Results from a Phase 1 clinical trial reveal that giving patients infusions of a specialized immune cell may be a viable option to safely slow the progression of amyotrophic lateral sclerosis (ALS).
That finding was reported in the study “Expanded autologous regulatory T-lymphocyte infusions in ALS,” published recently in the journal Neurology: Neuroimmunology & Neuroinflammation.
Increased neuroinflammation is an important contributor to the progression of ALS, which makes it an attractive therapeutic target. Recent studies have suggested that a subgroup of immune cells called regulatory T cells, or Tregs, could take part in this strategy.
Tregs have the ability to regulate the activity of other immune cells, acting as a stop sign when the system is overreactive. Because these cells can infiltrate the brain and spinal cord, they hold the potential to reduce the inflammation characteristic of ALS.
Researchers at Houston Methodist Neurological Institute found many ALS patients not only have reduced numbers of Tregs, but also that these cells have impaired activity. In light of these findings, the team believed that by improving the numbers and function of Tregs in patients it would be possible to achieve meaningful clinical benefits.
The study enrolled three patients with arm, bulbar, and leg-onset ALS who underwent leukapheresis. This is a process by which each patient’s white cells are collected and isolated, while the remaining components of the blood are infused back into the body. Next, the Tregs were isolated from other white cells and expanded in the laboratory to increase their numbers to a sufficient amount necessary for the treatment protocol.
Each patient received a total of eight infusions of Tregs with administration of IL-2 injections to support the cell’s survival and proliferation in the body. The first four infusions were given every two weeks at early stages of the disease, followed by four additional infusions four weeks apart at a later stage.
“A person has approximately 150 million Tregs circulating in their blood at any given time,” Jason Thonhoff, MD, PhD, said in a press release. Thonhoff is a Houston Methodist neurologist and lead author of the study. “Each dose of Tregs given to the patients in this study resulted in about a 30 to 40 percent increase over normal levels.”
In general, the treatment had an acceptable safety profile and was well-tolerated by patients.
Blood analysis revealed that the numbers of Tregs increased in all three patients after the first round of treatment. During the period in which the patients stopped receiving the infusions the percentage of Tregs declined, but increased again when the second round of treatment began. Interestingly, the suppressive function of the cells also showed a similar pattern of enhanced activation after each treatment cycle.

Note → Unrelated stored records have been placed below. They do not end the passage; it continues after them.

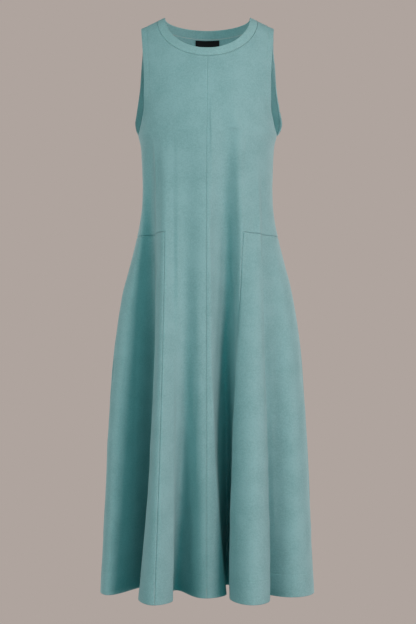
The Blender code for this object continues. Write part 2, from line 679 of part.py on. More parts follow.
def add_bindings(skin, normals, torso, front_rows, back_rows, band):
    """Strip under the first cells round each armhole, as wide as the first column."""
    near = WALL + SEAM_GAP
    middle = len(front_rows[0]) - 1
    for name, front_i, back_i, ring_cells in (
            ("armhole_binding_left", 0, len(back_rows[0]) - 2, (0, len(torso[0]) - 2)),
            ("armhole_binding_right", middle - 1, 0, (middle - 1, middle))):
        strip = Skin(skin.points)
        for rows, i in ((front_rows, front_i), (back_rows, back_i)):
            for lower, upper in zip(rows, rows[1:]):
                strip.add_cell(name, upper, lower, i)
        for i in ring_cells:
            strip.add_cell(name, torso[0], torso[1], i)
        faces = strip.faces[name]
        points = {k: np.array(skin.points[k]) for face in faces for k in face}
        mesh = cloth_wall(name, points, normals, faces, lambda p: near,
                          lambda p: near + BINDING_WALL)
        add_object(name, mesh, band)


def add_label(skin, normals, back_rows, material):
    """Bare woven label inside the back, hanging from the neckband seam."""
    rows = back_rows[::-1]
    xs = np.array([skin.points[k][0] for k in rows[0]])
    ends = np.interp((LABEL_WIDTH / 2, -LABEL_WIDTH / 2), xs[::-1], np.arange(len(xs))[::-1])
    across = [ends[0]] + list(range(int(ends[0]) + 1, int(np.ceil(ends[1])))) + [ends[1]]
    down = [LABEL_TOP, 1.0, LABEL_BOTTOM]
    label = Skin()
    directions = []
    for r in down:
        ids = []
        for c in across:
            point, direction = 0.0, 0.0
            for row, row_share in ((int(r), 1 - r % 1), (int(r) + 1, r % 1)):
                for column, share in ((int(c), 1 - c % 1), (int(c) + 1, c % 1)):
                    k = rows[row][column]
                    point = point + np.array(skin.points[k]) * row_share * share
                    direction = direction + normals[k] * row_share * share
            ids += label.add_points([point])
            directions.append(direction)
        if r > LABEL_TOP:
            for i in range(len(across) - 1):
                label.add_cell("label", upper_ids, ids, i)
        upper_ids = ids
    near = WALL + SEAM_GAP
    points = dict(enumerate(label.points))
    mesh = cloth_wall("label", points, directions, label.faces["label"],
                      lambda p: near, lambda p: near + LABEL_WALL)
    add_object("label", mesh, material)


# ------------------------------------------------------------------ materials and the whole


def make_material(name, colour, roughness):
    material = bpy.data.materials.new(name)
    material.use_nodes = True
    shader = material.node_tree.nodes["Principled BSDF"]
    shader.inputs["Base Color"].default_value = colour
    shader.inputs["Roughness"].default_value = roughness
    shader.inputs["Metallic"].default_value = 0.0
    return material


def main():
    for old in list(bpy.data.objects):
        bpy.data.objects.remove(old, do_unlink=True)
    cloth = make_material("crepe_knit", CLOTH_TEAL, CLOTH_ROUGHNESS)
    band = make_material("crepe_knit_trim", BAND_TEAL, CLOTH_ROUGHNESS)
    woven = make_material("woven_label", LABEL_BLACK, LABEL_ROUGHNESS)
    skin, torso, front_rows, back_rows = build_skin()
    normals = skin.normals()
    add_panels(skin, normals, cloth, band)
    add_bindings(skin, normals, torso, front_rows, back_rows, band)
    add_label(skin, normals, back_rows, woven)


main()
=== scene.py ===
"""Trapeze dress in crepe knit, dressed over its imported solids.

Metres, +Z up. The wearer faces -Y, and +X is on the right of a front view.
The origin lies midway between the neck ends of the two shoulder seams.

The cloth is one fine skin over the same body ovals and fold lines as the solids. It is
cut into the dress's own panels, rolled in at the sewn lines and rounded at the free
edges. Neckband, armhole bindings, label and sewing thread are laid on to it.
"""

from collections import namedtuple

import bpy
import numpy as np
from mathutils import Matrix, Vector
from mathutils.bvhtree import BVHTree


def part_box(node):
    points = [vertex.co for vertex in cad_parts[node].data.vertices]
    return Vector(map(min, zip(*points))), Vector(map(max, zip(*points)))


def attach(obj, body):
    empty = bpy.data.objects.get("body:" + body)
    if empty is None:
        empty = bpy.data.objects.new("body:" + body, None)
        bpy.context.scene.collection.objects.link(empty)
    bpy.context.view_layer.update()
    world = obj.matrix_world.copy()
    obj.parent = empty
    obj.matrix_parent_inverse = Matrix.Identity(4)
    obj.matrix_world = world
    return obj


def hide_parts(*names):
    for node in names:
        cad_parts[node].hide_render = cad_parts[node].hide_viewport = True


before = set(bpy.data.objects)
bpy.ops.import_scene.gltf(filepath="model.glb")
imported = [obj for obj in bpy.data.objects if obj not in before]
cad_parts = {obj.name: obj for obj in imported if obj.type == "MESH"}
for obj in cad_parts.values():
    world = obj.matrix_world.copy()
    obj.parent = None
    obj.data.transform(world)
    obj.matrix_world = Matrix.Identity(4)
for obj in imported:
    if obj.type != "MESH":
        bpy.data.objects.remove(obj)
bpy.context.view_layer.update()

# ---- sizes of the dress

FRONT, BACK = -1, 1
SIDE_WORD = {FRONT: "front", BACK: "back"}

DRESS_LENGTH = 1.200        # neck end of the shoulder seam down to the hem
WALL = 0.0016               # crepe knit, one layer
HEM_WALL = 0.0028           # panel and turned-up hem together
TURN_UP = 0.047             # depth of the turned-up hem
SEAM_GAP = 0.0003           # between two panels' edges in a seam

NECK_HALF_WIDTH = 0.0885
NECK_DROP = {FRONT: 0.0765, BACK: 0.0145}
BAND_WIDTH = 0.0172
BINDING_WIDTH = 0.0136
BINDING_WALL = 0.0010
LABEL_WALL = 0.0006
LABEL_FOLD, LABEL_FOLD_HALF_WIDTH, LABEL_FOLD_RISE = 0.0032, 0.0030, 0.00022
LABEL_BELLY = 0.0007        # how far the label's middle stands off the cloth

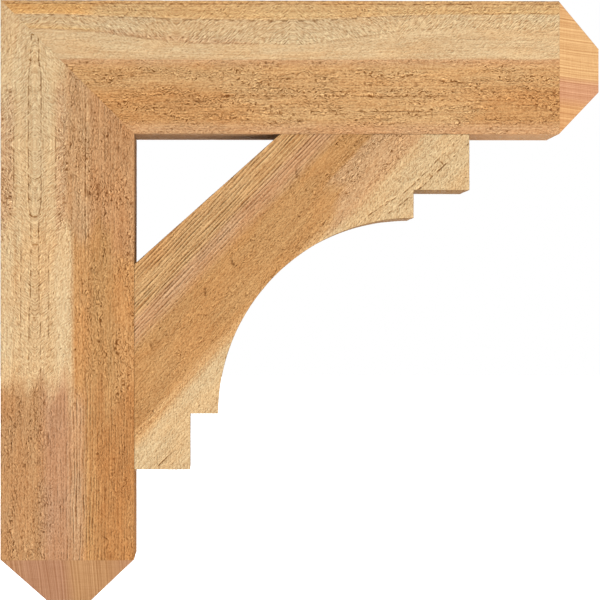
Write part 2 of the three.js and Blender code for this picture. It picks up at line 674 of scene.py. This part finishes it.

Assessment of disability revealed that during the treatment period the disease progressed at a slower rate in all patients. This suggests that increased Treg suppressive function is associated to slower functional decline, the researchers wrote.
“As we believed, our results showed it was safe to increase their Treg levels,” said Stanley H. Appel, MD, chair of the department of neurology at Houston Methodist and senior author of the study. “What surprised us was that the progression of their ALS dramatically slowed while they received infusions of properly functioning Tregs.”
Supported by these positive results, the team is planning to launch a Phase 2 study to further evaluate the safety and effectiveness of Tregs transplants in slowing ALS progression.
“My hope is that this research changes ALS from a death sentence to a life sentence. It won’t cure a patient’s disease, but we can make a difference,” Appel said.